Milne JM, Garrison CZ, Addy CL, McKeown RE, Jackson KL, Cuffe SP, Waller JL. J. Am. Acad. Child Adolesc. Psychiatry 1995; 34(9): 1202-1211.

Affiliation

Department of Epidemiology and Biostatistics, University of South Carolina, Columbia 29208, USA.

Copyright

(Copyright © 1995, American Academy of Child Adolescent Psychiatry, Publisher Lippincott Williams and Wilkins)

DOI

10.1097/00004583-199509000-00018

PMID

7559315

Abstract

OBJECTIVE: To investigate the frequency and phenomenology of clinical, subsyndromal, and subthreshold phobias in young adolescents. METHODS: A two-stage epidemiological study originally designed to investigate adolescent depression was conducted between 1986 and 1988 in the southeastern United States. In the first stage, a self-report depressive symptom questionnaire was administered to a community sample of 3,283 adolescents. In the diagnostic stage, the Schedule for Affective Disorders and Schizophrenia for School-Age Children and the Children's Global Assessment Scale were administered to 487 mother-child pairs. RESULTS: Prevalence rates of clinical, subsyndromal, and subthreshold phobia were 2.3%, 14.5%, and 22.2%, respectively. One-year incidence rates were 0.4%, 8.0%, and 16.9%, with 43.0% of phobic subjects categorized at the same or a more severe level after a year.

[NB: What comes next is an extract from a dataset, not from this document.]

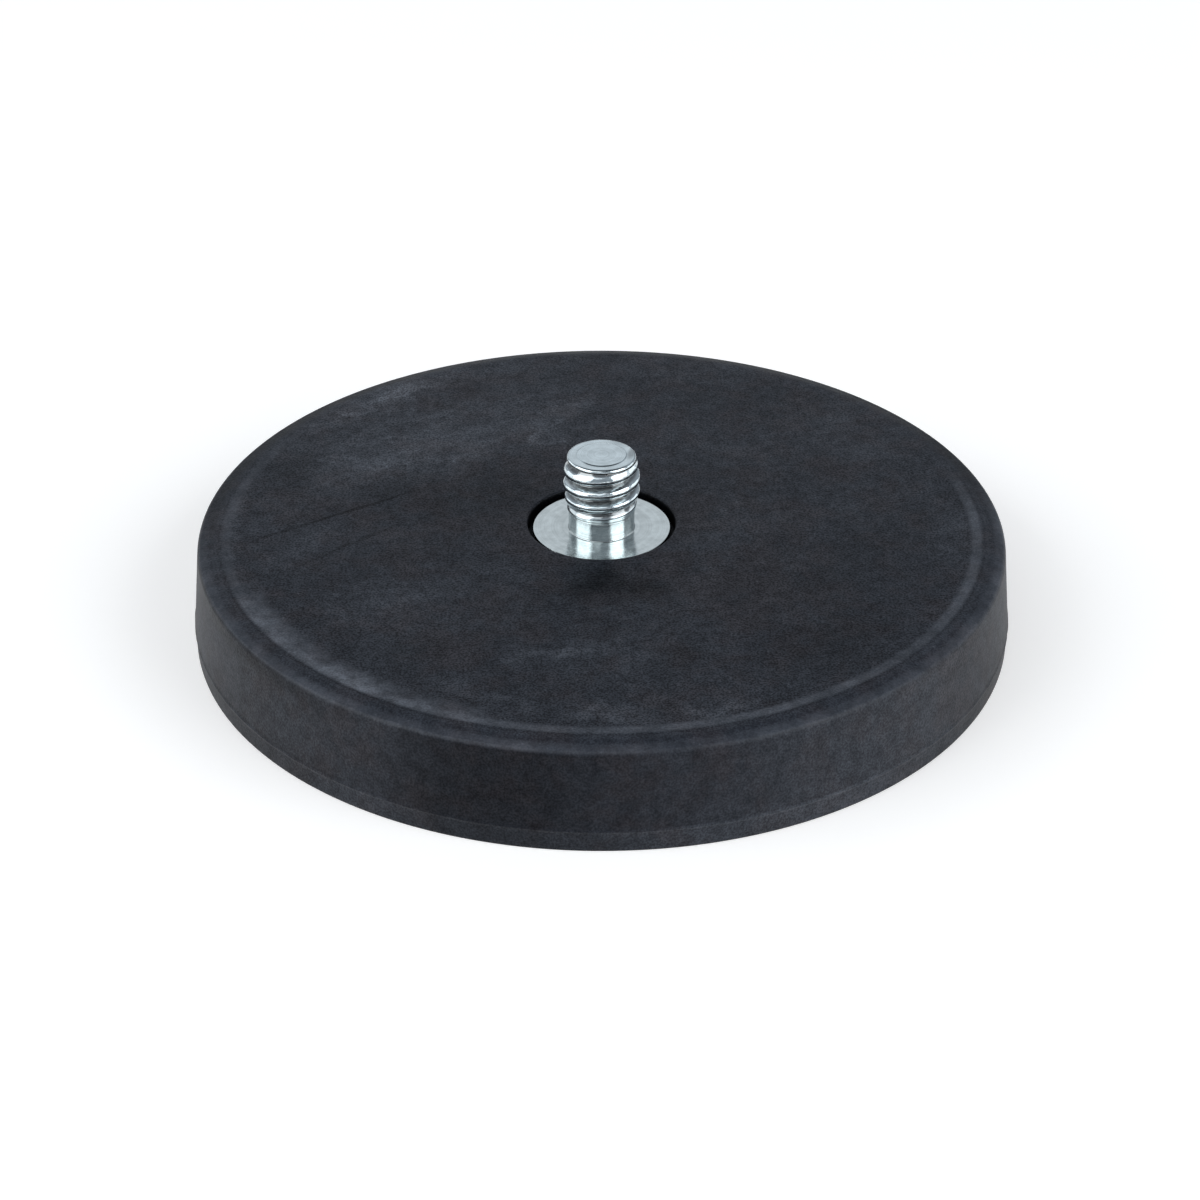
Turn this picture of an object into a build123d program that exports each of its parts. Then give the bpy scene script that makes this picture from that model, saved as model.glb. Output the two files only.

Females, blacks, subjects not living with both biological parents, and older adolescents were more likely to meet the diagnostic criteria for clinical phobia. The majority (77%) of subjects with clinical phobia experienced multiple phobias. Subsyndromal (52%) and subthreshold (74%) phobics were more likely to experience simple phobias only. CONCLUSIONS: Phobic symptoms are relatively common at a moderate level and in the majority of adolescents are somewhat transitory in nature. Characteristic symptomatology and comorbidity may facilitate earlier identification of subjects at risk of persistent symptomatology and in need of treatment.